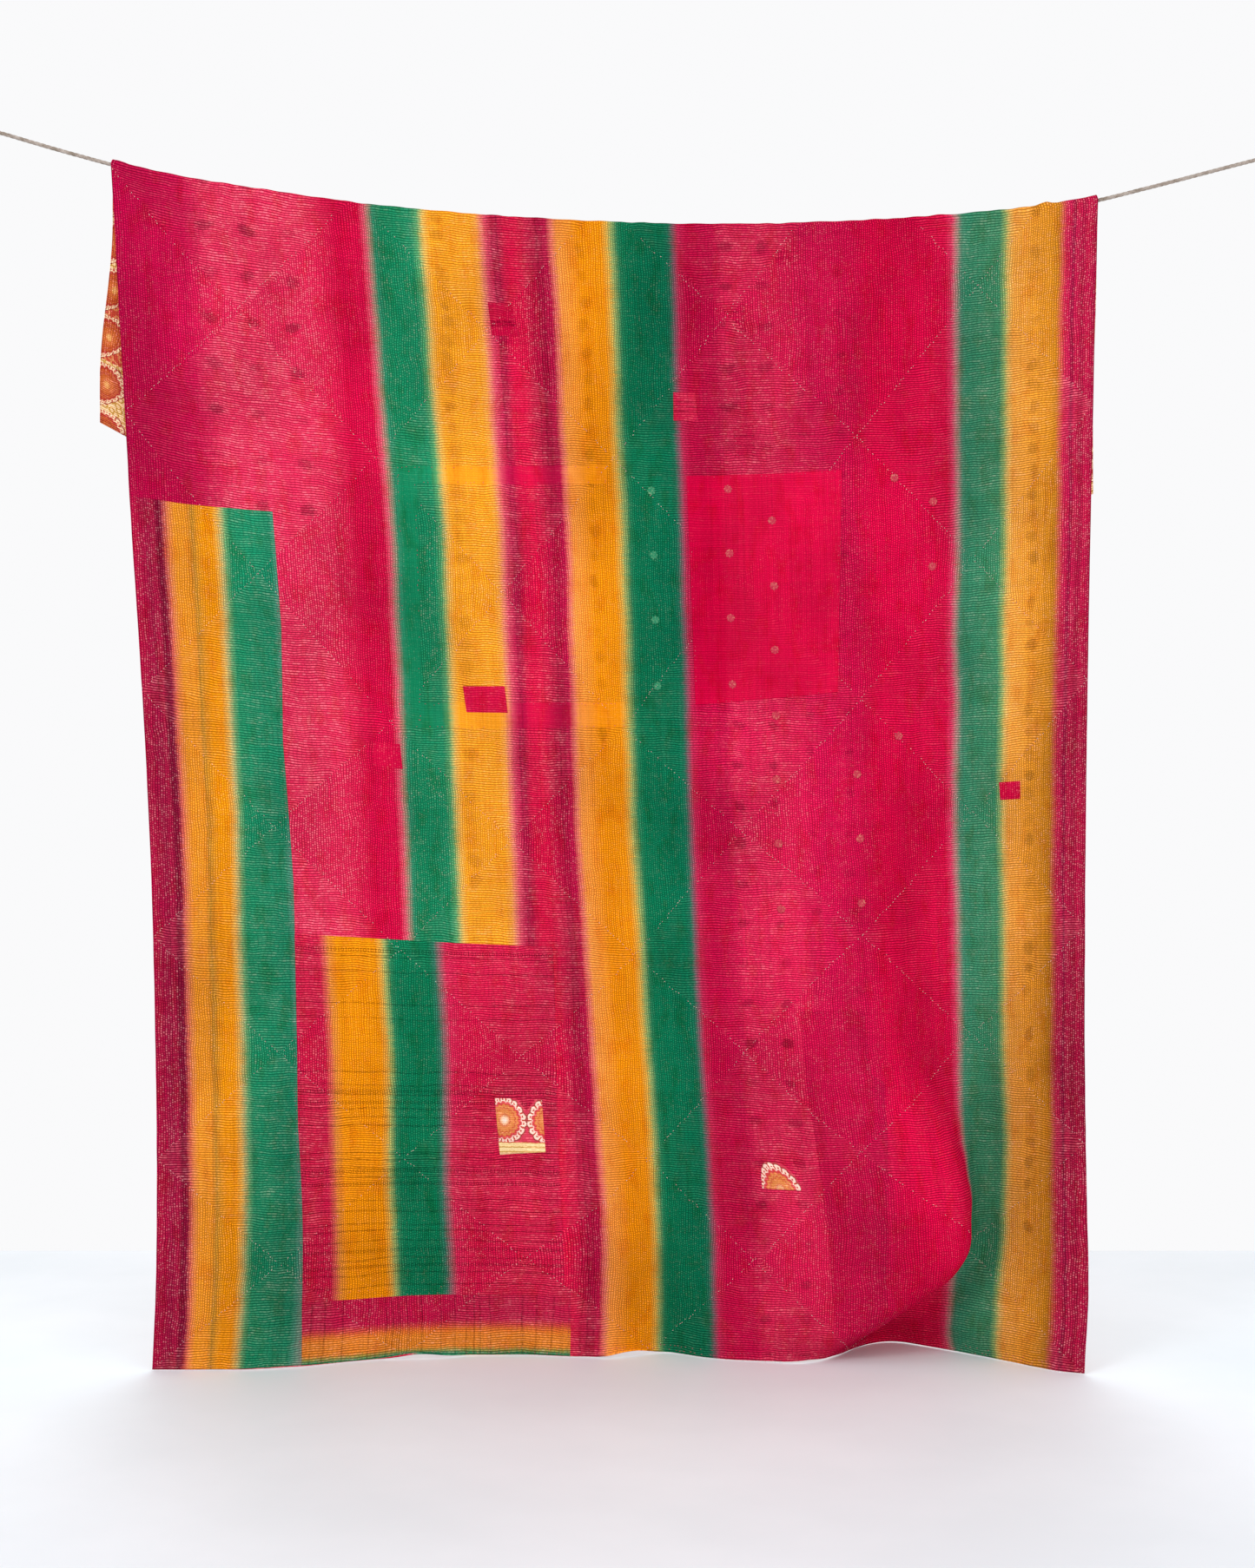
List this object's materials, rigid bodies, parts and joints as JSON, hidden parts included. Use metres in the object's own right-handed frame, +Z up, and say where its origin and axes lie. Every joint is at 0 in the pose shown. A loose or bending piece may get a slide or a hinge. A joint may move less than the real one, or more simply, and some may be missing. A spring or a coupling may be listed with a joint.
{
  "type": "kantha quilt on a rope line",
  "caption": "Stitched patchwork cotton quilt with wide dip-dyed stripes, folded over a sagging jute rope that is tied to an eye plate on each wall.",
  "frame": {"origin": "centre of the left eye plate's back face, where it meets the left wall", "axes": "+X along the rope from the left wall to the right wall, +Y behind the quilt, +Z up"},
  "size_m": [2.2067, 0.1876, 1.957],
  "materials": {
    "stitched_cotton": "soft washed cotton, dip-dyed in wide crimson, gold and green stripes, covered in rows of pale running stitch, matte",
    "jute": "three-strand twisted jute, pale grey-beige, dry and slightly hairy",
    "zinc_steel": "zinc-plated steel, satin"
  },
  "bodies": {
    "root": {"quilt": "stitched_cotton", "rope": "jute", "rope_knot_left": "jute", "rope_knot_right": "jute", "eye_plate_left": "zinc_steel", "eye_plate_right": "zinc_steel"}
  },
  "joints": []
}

**Request**
Extract the listing in its entirety and repeat it exactly.

**Response**
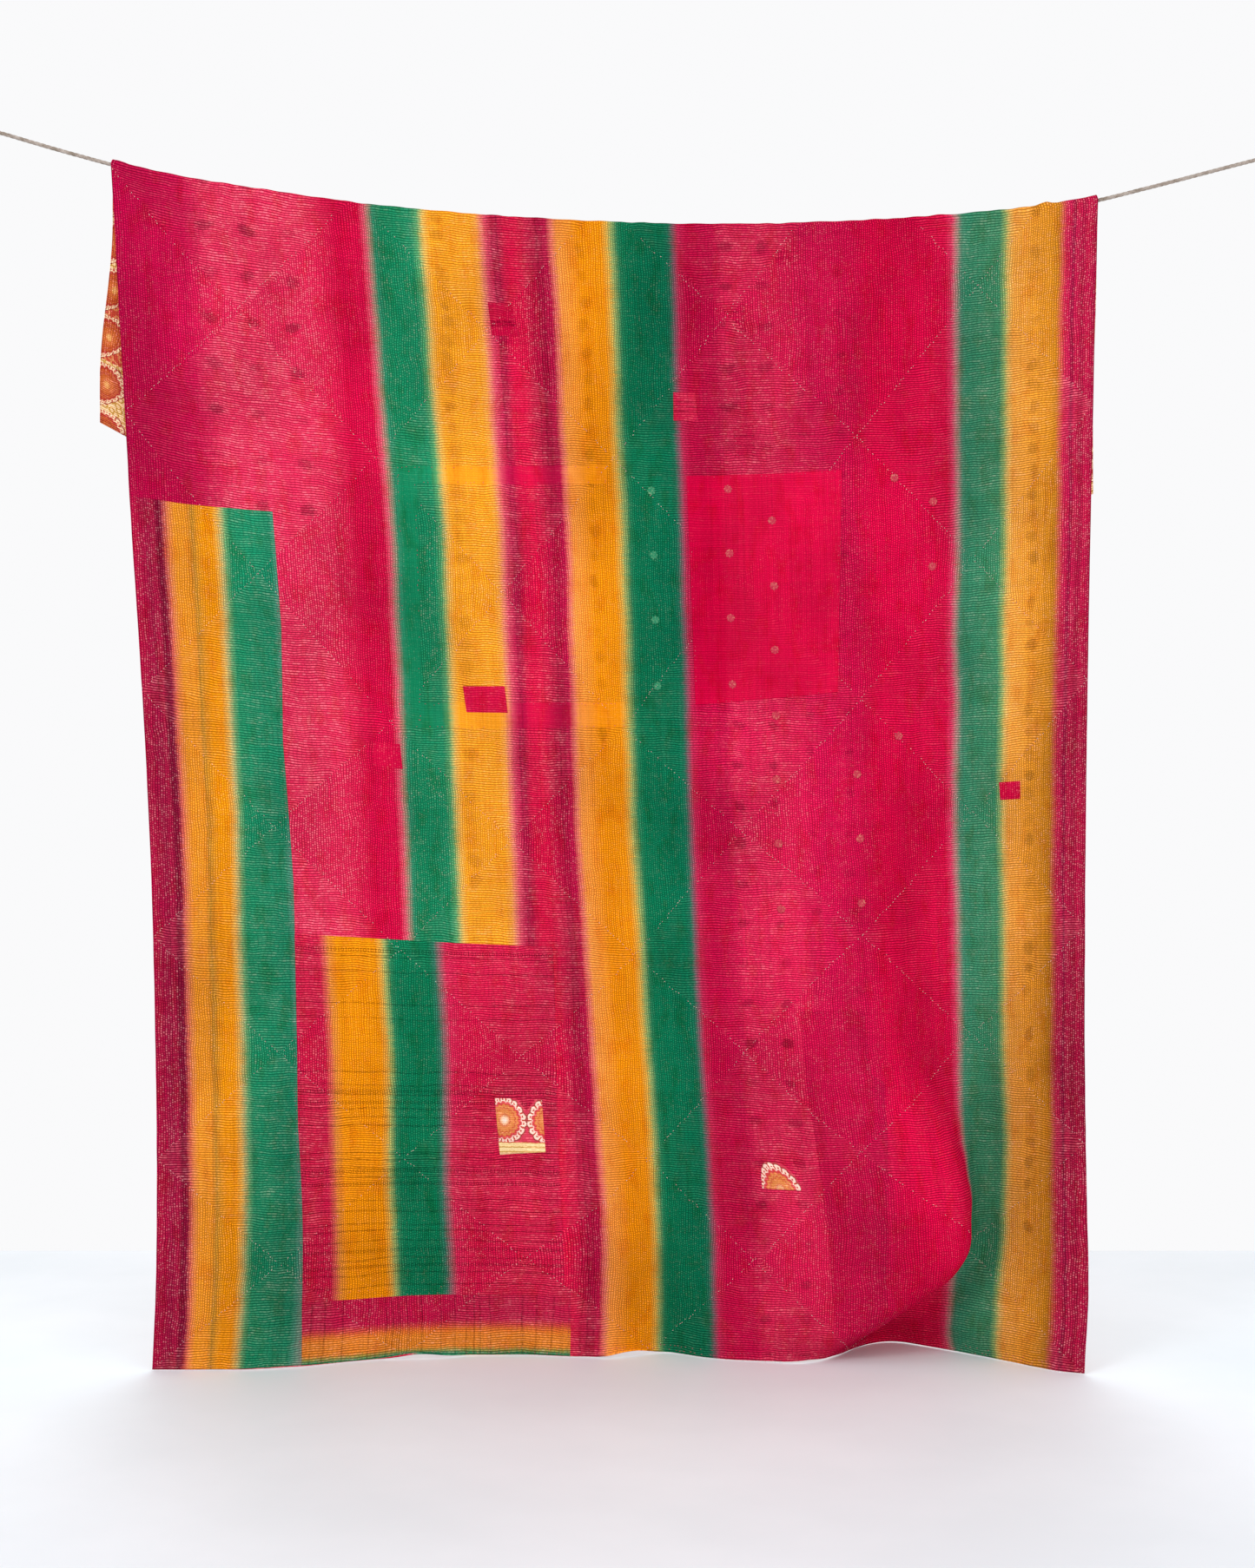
List this object's materials, rigid bodies, parts and joints as JSON, hidden parts included. Use metres in the object's own right-handed frame, +Z up, and say where its origin and axes lie. Every joint is at 0 in the pose shown. A loose or bending piece may get a slide or a hinge. A joint may move less than the real one, or more simply, and some may be missing. A spring or a coupling may be listed with a joint.
{
  "type": "kantha quilt on a rope line",
  "caption": "Stitched patchwork cotton quilt with wide dip-dyed stripes, folded over a sagging jute rope that is tied to an eye plate on each wall.",
  "frame": {"origin": "centre of the left eye plate's back face, where it meets the left wall", "axes": "+X along the rope from the left wall to the right wall, +Y behind the quilt, +Z up"},
  "size_m": [2.2067, 0.1876, 1.957],
  "materials": {
    "stitched_cotton": "soft washed cotton, dip-dyed in wide crimson, gold and green stripes, covered in rows of pale running stitch, matte",
    "jute": "three-strand twisted jute, pale grey-beige, dry and slightly hairy",
    "zinc_steel": "zinc-plated steel, satin"
  },
  "bodies": {
    "root": {"quilt": "stitched_cotton", "rope": "jute", "rope_knot_left": "jute", "rope_knot_right": "jute", "eye_plate_left": "zinc_steel", "eye_plate_right": "zinc_steel"}
  },
  "joints": []
}